> _DATASET_:
● ● ● ● ●

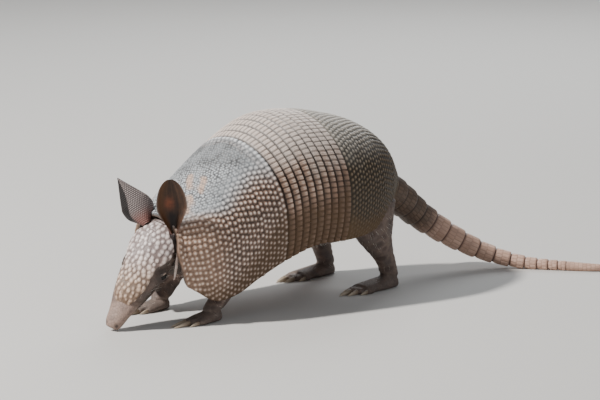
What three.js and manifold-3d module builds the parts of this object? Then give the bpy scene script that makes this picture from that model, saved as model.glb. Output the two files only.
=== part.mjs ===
// Nine-banded armadillo, an adult at life size, nosing in the ground with its tail laid behind it.
// Millimetres, +Z up. The head points towards -X, the animal's left side is -Y, the floor is Z = 0.
// Every armour plate is a solid of its own over solids of flesh, a gap of GAP apart.
import * as THREE from 'three';
import { mergeVertices } from 'three/addons/utils/BufferGeometryUtils.js';
import Module from 'manifold-3d';

const wasm = await Module();
wasm.setup();

const DEG = Math.PI / 180;
const GAP = 0.3; // between pieces that touch in life
const SHELL = 3.6; // thickness of the bony armour with its horn
const LINING = 0.9; // soft tissue between the armour and the trunk
const FINE = 0.12; // detail finer than this is dropped where a cut leaves slivers
const V3 = (x, y, z) => new THREE.Vector3(x, y, z);

// ---------------------------------------------------------------- driving dimensions
// The armour along the back. Each station is a cross-section: x of its middle, height of the
// ridge (top), height of the widest point (wide), half width there (half), height of the hem,
// height of the belly or chest (keel), and in degrees the lean of the section, nose down, and how
// far round from the ridge the armour reaches (reach). The front bends a little to the left (side).
const BODY = [
  { x: -152, top: 101, wide: 64, half: 35.5, hem: 27, keel: 44, lean: 8, reach: 115, side: -4.5 },
  { x: -132, top: 112, wide: 69, half: 49, hem: 19, keel: 36, lean: 8, reach: 121, side: -3 },
  { x: -108, top: 125, wide: 77, half: 57.5, hem: 22.5, keel: 32, lean: 8, reach: 122, side: -1.2 },
  { x: -82, top: 141.5, wide: 86, half: 62.5, hem: 34.5, keel: 34, lean: 8, reach: 122, side: 0 },
  { x: -52, top: 159.5, wide: 95, half: 66.5, hem: 47, keel: 42, lean: 8.5, reach: 122, side: 0 },
  { x: -14, top: 176.4, wide: 104, half: 71, hem: 57.5, keel: 49, lean: 7, reach: 122, side: 0 },
  { x: 24, top: 176.2, wide: 107, half: 73, hem: 57.5, keel: 50, lean: 5, reach: 122, side: 0 },
  { x: 55, top: 169.5, wide: 103, half: 69, hem: 58.5, keel: 53, lean: 2.5, reach: 122, side: 0 },
  { x: 80, top: 161.5, wide: 100.5, half: 62, hem: 62, keel: 58, lean: 0, reach: 122, side: 0 },
  { x: 104, top: 146.5, wide: 99.5, half: 50, hem: 66.5, keel: 65, lean: -6.5, reach: 122, side: 0 },
  { x: 124, top: 125.5, wide: 96, half: 33, hem: 67, keel: 69, lean: -13.5, reach: 122, side: 0 },
  { x: 141, top: 104.5, wide: 89, half: 20, hem: 68, keel: 72, lean: -19, reach: 122, side: 0 },
];
const FLANK = 122 * DEG; // the angle from the ridge at which a section has come down to its hem
const RIM_X = -152; // front rim of the shoulder shield
const BANDS = 9;
const BAND_X = -52.2; // front edge of the first band
const BAND_PITCH = 8.42; // one band, front to back
const RUMP_X = 141; // rear rim of the pelvic shield

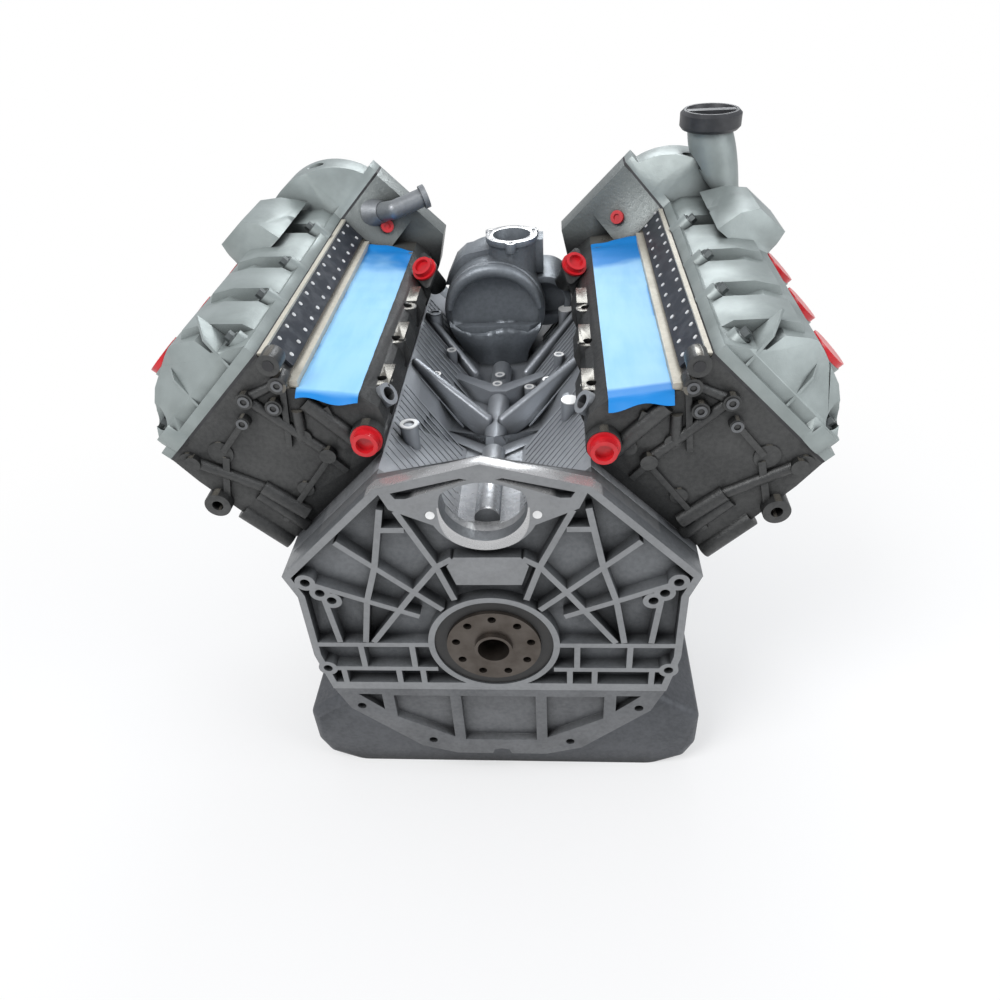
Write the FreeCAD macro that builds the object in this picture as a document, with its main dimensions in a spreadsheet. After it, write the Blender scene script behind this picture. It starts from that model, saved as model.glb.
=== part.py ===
"""A 90-degree V8 petrol engine with twin overhead camshafts on each bank, as a long assembly of separate pieces.

Frame: +Z up, +Y to the engine's front, +X to the right bank, millimetres. The origin is the centre of the
crankshaft's rear flange face. Pieces of a cylinder bank are drawn upright, with X outwards from the valley,
Y forwards and Z up the cylinder axis, and are then tilted about the crankshaft axis.
"""
import FreeCAD, Part
import math
import os
import Sketcher

doc = FreeCAD.newDocument("v8_engine")
Vector = FreeCAD.Vector
RIGHT, LEFT = 1, -1
SIDE_NAME = {RIGHT: "right", LEFT: "left"}

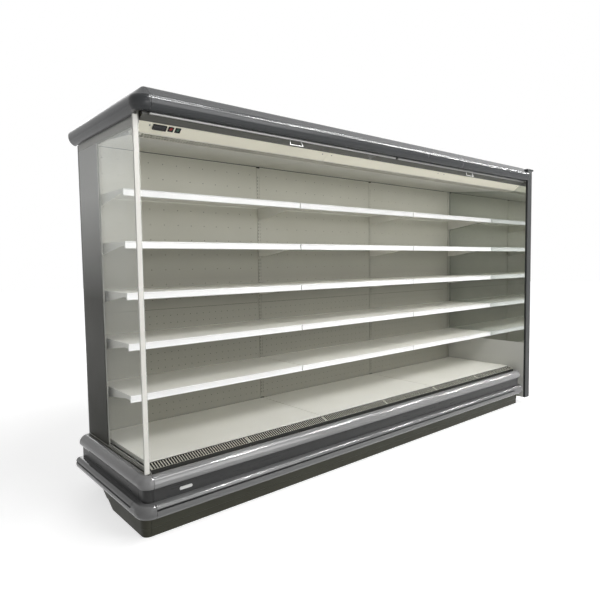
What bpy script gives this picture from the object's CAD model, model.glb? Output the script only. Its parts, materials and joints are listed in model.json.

● ● ● ● ●

In the listing, find every line with the word "FreeCAD" and state how many there are, nothing more.

4